Autori:  MIHAI OLARU.
 
       
         
  Rezumat:  Two problems articulate the study undertaken by Jennifer D. Selwyn of the Jesuit mission in Naples from the mid 16th to the early 17th centuries: to discuss the forging of a corporate identity in the case of the Jesuit missionaries acting in the Kingdom of Naples and to illustrate “the Society of Jesus’ contribution to the cultural mapping of the early modern world”. He novelty of the work comes especially from the first aspect. The author proposes a fresh perspective in the study of the early-modern Catholic missions, a perspective which bears the influences of more recent historiographical developments labeled as cultural history. Accordingly, the focus is on the creation and maintenance of the institutional identity of the Society of Jesus – or, in the author’s own words, on “how missionary activity came to form a central pillar of Jesuit identity” - through the missionary discourse.

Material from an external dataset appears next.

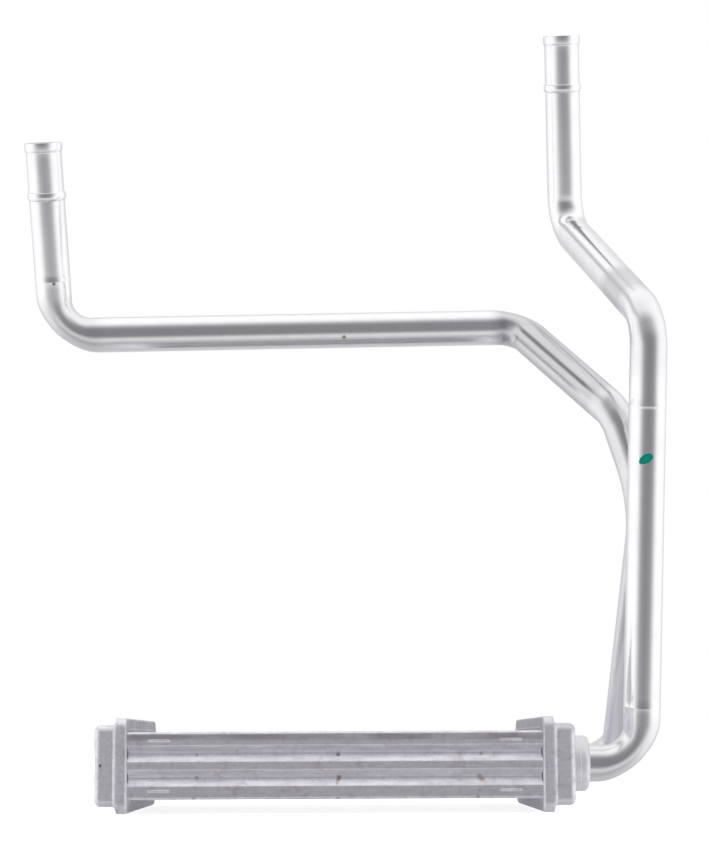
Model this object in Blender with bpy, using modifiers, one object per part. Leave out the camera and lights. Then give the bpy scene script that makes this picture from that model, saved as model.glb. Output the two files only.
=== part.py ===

The thesis of the book is that this institutional identity was produced and reproduced through a specific set of stereotypes, motives, themes, styles examined in separate chapters of the book. The importance of the Neapolitan site resides – according to the author - in the fact that it was a laboratory to test and refine the missionary methods and to forge the collective identify of the missionaries. Since the Jesuit order identified its mission as a civilizing effort, the image of a backward and barbarous Naples (both the city and the Kingdom of Naples) served as background and justification of their own action. This is not to say that it was white when the sources claim it to be black. In fact all the commentators of Neapolitan life shared the consensus that hardship, violence, lawlessness, unorthodox religiosity were linked and characterized the common population of Naples, requiring strict control. But this negative image, emerging in the context of economic decay and social unrest of the second half of the 16th century, was grasped and used by Jesuits for their own purposes.